Imaginez la reine — pardon, l'impératrice — qui perd ses bijoux avant la cérémonie du couronnement. Un nommé d'Artagnan — pardon… Delcano — est chargé de les récupérer pour éviter au Pouvoir de perdre la face… Dumas, qui ne connaissait pas le problème des sectes (!?), des voyages dans le temps et des enfants martyrisés, se contente de nous emmener en Angleterre et d'adjoindre à son héros trois mousquetaires.

Milési, qui a lu et relu Frédéric Dard (cf. catalogue des éditions DLM), se contente de prendre le contre-pied, ou de simplement transposer en “milieu S.-F.” certaines caractéristiques de San Antonio. (Les lecteurs assidus des aventures du Commissaire sauront reconnaître les emprunts et les manipulations mais on peut citer en vrac : Delcano/SanA : séducteurs, dépourvus de modestie, toujours héroïques ; le patron de SanA : Chauve devient Le Grand Frisé de Delcano ; le nain de Delcano, détenteur d'une bête qui dévore tout et qui, par manque d'implant-trado, parle un langage approxima(du Centaure)tif… est un “contretype” du géant Bérurier, grand dévoreur et comme chacun sait amateur de beau langage ; en bref, Bérurier, c'est Shimro et lycée de Versailles.

Vous pourriez me rétorquer que jusque-là il n'y a pas de fouetter une chatte et que l'exercice de style vaut bien son Queneau… C'est vrai ! Mais moi, amateur de S.-F. — et même de S.-F. avec des idées et du style S.-F. —, je reste sur ma faim et pire je me fais de la bile. (« Qu'est-ce que ta mère est habile ! » chantait quelque part l'ami Boby.)

De la bile donc, d'abord sur le plan de l'écriture ; car si l'on veut s'amuser à rendre un hommage parodique à F. Dard pourquoi ne pas faire vraiment comme lui, en digne descendant d'un Céline ou d'un Queneau, et inventer des néologismes, produire des trouvailles dignes du siècle lointain où est censé évoluer Delcano et surtout, en tenant compte du fait qu'il est un avatar d'un homme de notre époque, oublier certaines comparaisons qui relèvent d'un passéisme étrange (« Il proliférait comme de la misère en pot »… il me semble qu'aujourd'hui, peu de gens savent ce qu'est la misère… en pot).

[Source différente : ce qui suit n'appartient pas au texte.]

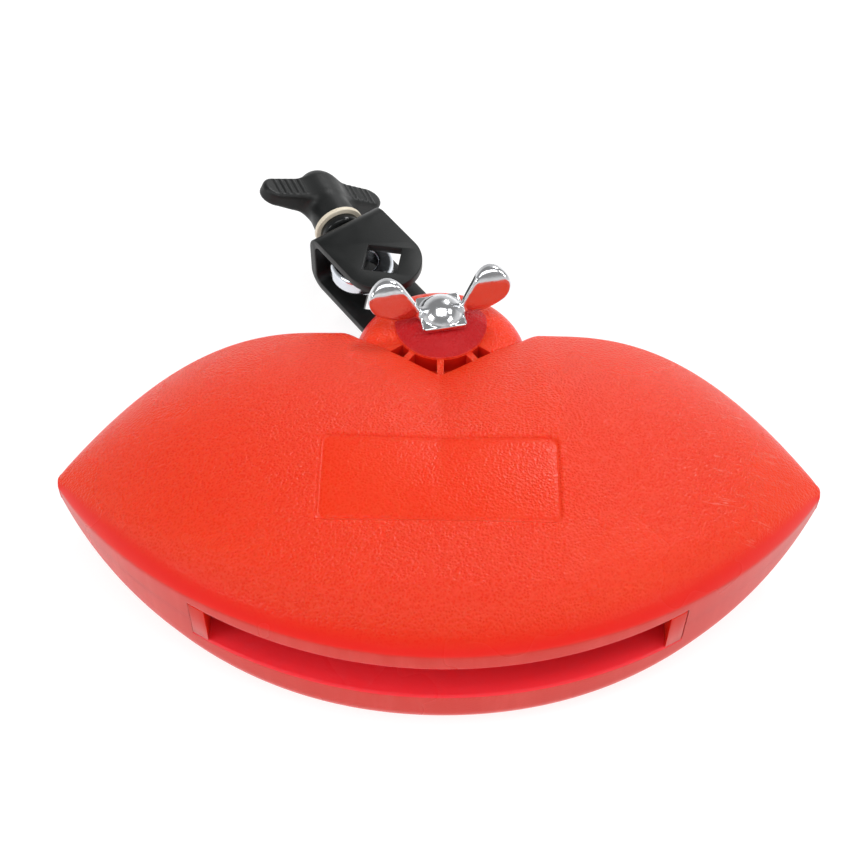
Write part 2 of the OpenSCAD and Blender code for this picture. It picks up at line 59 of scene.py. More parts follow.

Ensuite, sur le plan des idées — admettons les références à Dumas, à l'affaire Dutroux ou à Gilles de Rais si vous préférez, à Barjavel ou à Chaplin (cherchez du côté de monsieur Verdoux…) —, quand on lit, page 174 : « Pour l'Homme ne vous faites pas de bile (!?). Il y aura toujours le tiercé, le petit qui fait ses dents, la tapisserie du salon à changer ». Même si c'est censé être de la plaisanterie (!?), je me demande où est passé le créateur de Mouvance qui donnait à réfléchir et posait des questions…

Avec ce nouveau Delcano qui, j'en suis sûr, en réjouira beaucoup — un bon millier rendrait l'opération presque rentable —, mon ego cultivé style l'Express, l'Événement du jeudi, se fait plaisir. J'ai l'impression d'avoir compris toutes les vannes… Mais gare — comme les romans du même nom —, l'élite à laquelle j'appartiens, dans ce cas, se contente de bien peu… et risque de passer à côté d'un remake intelligent, d'oublier de jouer Faust et de se retrouver prisonnière de paradis piégés. Bonne lecture.